● Directions for this task
Write out again, unaltered, the lines from the start through the line containing "TIP_TAPER = 0.06".

= = = =

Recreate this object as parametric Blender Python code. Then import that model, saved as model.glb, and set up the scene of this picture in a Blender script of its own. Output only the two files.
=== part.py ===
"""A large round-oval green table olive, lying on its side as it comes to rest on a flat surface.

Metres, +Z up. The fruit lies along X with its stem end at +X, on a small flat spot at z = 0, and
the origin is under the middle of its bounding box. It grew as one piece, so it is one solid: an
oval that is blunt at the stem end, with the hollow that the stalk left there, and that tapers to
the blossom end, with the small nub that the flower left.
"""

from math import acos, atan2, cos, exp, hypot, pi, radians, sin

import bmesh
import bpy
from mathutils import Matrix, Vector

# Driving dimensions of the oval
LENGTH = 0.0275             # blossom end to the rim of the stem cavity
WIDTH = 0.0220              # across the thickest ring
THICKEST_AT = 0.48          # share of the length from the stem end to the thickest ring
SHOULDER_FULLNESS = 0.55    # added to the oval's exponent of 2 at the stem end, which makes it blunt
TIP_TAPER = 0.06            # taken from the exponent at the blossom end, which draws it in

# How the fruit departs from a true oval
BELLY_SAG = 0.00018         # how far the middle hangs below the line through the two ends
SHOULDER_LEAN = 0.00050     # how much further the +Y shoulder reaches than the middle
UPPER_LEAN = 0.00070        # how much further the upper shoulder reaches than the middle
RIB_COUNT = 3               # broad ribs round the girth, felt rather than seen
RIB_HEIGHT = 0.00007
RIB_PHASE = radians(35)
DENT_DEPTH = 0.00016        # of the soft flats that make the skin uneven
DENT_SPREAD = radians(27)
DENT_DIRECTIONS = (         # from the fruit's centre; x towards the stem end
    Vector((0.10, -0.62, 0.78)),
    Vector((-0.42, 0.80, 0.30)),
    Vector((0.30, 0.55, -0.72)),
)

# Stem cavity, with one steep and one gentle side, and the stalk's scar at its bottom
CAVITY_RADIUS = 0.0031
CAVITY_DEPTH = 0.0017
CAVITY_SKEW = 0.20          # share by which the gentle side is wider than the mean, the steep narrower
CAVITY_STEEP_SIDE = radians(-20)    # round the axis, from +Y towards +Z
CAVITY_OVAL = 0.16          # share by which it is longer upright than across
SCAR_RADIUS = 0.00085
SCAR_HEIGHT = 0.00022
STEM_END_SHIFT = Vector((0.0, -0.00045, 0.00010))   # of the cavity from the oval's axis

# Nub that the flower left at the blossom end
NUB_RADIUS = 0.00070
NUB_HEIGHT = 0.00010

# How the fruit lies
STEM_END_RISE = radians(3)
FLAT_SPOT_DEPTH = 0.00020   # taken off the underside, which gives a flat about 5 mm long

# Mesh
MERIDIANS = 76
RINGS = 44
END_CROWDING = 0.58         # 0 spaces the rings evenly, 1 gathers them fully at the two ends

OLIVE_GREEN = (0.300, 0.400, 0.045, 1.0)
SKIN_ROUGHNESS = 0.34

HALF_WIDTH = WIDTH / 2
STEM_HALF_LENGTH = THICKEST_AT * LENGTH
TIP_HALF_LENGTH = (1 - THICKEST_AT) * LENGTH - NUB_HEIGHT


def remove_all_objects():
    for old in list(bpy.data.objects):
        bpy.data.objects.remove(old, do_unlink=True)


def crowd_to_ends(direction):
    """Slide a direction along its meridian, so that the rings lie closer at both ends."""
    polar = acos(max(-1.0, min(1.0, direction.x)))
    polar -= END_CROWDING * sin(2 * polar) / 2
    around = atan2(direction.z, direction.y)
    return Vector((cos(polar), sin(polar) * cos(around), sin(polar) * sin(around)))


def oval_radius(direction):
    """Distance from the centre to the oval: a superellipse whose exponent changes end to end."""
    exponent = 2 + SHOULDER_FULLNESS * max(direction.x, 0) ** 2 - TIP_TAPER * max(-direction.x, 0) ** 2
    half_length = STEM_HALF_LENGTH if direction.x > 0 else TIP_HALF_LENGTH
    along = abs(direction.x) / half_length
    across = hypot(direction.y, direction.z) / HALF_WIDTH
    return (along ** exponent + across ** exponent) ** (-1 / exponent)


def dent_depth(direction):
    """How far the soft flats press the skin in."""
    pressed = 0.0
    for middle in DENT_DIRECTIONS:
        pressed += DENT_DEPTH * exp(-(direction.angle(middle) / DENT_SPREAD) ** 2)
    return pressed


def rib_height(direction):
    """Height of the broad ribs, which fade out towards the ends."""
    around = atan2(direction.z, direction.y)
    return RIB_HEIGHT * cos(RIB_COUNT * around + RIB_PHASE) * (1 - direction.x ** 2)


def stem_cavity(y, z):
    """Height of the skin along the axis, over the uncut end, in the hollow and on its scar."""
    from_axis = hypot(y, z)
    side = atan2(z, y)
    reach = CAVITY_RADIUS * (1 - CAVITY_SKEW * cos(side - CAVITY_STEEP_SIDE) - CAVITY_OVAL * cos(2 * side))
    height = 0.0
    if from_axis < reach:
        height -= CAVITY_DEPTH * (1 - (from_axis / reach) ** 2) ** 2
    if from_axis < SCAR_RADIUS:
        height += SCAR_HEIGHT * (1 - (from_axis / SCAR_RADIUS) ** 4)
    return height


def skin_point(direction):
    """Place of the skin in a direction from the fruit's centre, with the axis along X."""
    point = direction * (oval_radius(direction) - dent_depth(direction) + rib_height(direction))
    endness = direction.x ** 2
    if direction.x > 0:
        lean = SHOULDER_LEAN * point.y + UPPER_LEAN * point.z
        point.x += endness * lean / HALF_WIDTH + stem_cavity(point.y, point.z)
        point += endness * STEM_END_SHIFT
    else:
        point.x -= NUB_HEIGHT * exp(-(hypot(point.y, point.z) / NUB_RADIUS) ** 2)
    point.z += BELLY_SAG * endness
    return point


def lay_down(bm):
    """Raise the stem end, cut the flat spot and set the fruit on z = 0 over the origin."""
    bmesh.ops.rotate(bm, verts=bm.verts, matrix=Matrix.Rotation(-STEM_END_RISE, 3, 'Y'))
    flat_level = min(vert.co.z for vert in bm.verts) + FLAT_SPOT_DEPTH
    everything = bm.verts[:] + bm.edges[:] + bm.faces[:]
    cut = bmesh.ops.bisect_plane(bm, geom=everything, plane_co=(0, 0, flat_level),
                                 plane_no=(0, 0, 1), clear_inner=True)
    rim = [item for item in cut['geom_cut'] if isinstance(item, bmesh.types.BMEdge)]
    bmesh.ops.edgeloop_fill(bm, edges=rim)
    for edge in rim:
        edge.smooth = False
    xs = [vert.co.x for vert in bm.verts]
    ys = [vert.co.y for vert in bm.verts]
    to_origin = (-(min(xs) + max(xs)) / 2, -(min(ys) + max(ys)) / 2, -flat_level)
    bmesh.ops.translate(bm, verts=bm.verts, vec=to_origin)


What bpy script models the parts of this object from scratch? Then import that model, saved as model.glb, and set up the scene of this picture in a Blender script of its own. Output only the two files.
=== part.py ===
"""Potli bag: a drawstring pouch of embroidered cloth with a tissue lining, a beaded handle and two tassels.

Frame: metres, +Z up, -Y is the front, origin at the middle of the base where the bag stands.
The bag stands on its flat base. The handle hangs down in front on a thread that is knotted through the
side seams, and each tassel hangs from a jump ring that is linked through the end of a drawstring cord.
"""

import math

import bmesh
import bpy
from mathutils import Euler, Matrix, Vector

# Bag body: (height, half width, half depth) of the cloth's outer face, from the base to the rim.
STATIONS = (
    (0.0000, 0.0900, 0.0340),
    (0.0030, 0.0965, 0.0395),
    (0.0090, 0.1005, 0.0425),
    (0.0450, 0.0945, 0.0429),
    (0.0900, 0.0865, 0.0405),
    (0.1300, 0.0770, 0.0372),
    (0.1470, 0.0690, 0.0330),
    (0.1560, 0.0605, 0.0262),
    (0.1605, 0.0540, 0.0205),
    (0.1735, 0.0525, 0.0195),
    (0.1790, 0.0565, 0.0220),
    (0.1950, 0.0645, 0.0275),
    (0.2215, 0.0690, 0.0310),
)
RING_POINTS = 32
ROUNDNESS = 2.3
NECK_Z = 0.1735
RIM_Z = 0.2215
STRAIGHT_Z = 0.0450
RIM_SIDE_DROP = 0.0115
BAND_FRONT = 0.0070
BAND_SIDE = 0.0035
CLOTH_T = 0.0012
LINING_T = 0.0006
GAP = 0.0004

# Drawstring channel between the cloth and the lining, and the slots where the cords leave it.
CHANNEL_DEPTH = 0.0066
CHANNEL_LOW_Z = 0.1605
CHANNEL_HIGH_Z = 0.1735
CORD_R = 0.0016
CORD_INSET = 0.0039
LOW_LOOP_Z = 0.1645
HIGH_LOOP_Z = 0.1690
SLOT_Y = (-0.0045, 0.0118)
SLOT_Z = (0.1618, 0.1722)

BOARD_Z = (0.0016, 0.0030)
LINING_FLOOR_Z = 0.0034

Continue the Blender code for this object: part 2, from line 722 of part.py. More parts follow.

= = = =

● Result below
Recreate this object as parametric Blender Python code. Then import that model, saved as model.glb, and set up the scene of this picture in a Blender script of its own. Output only the two files.
=== part.py ===
"""A large round-oval green table olive, lying on its side as it comes to rest on a flat surface.

Metres, +Z up. The fruit lies along X with its stem end at +X, on a small flat spot at z = 0, and
the origin is under the middle of its bounding box. It grew as one piece, so it is one solid: an
oval that is blunt at the stem end, with the hollow that the stalk left there, and that tapers to
the blossom end, with the small nub that the flower left.
"""

from math import acos, atan2, cos, exp, hypot, pi, radians, sin

import bmesh
import bpy
from mathutils import Matrix, Vector

# Driving dimensions of the oval
LENGTH = 0.0275             # blossom end to the rim of the stem cavity
WIDTH = 0.0220              # across the thickest ring
THICKEST_AT = 0.48          # share of the length from the stem end to the thickest ring
SHOULDER_FULLNESS = 0.55    # added to the oval's exponent of 2 at the stem end, which makes it blunt
TIP_TAPER = 0.06            # taken from the exponent at the blossom end, which draws it in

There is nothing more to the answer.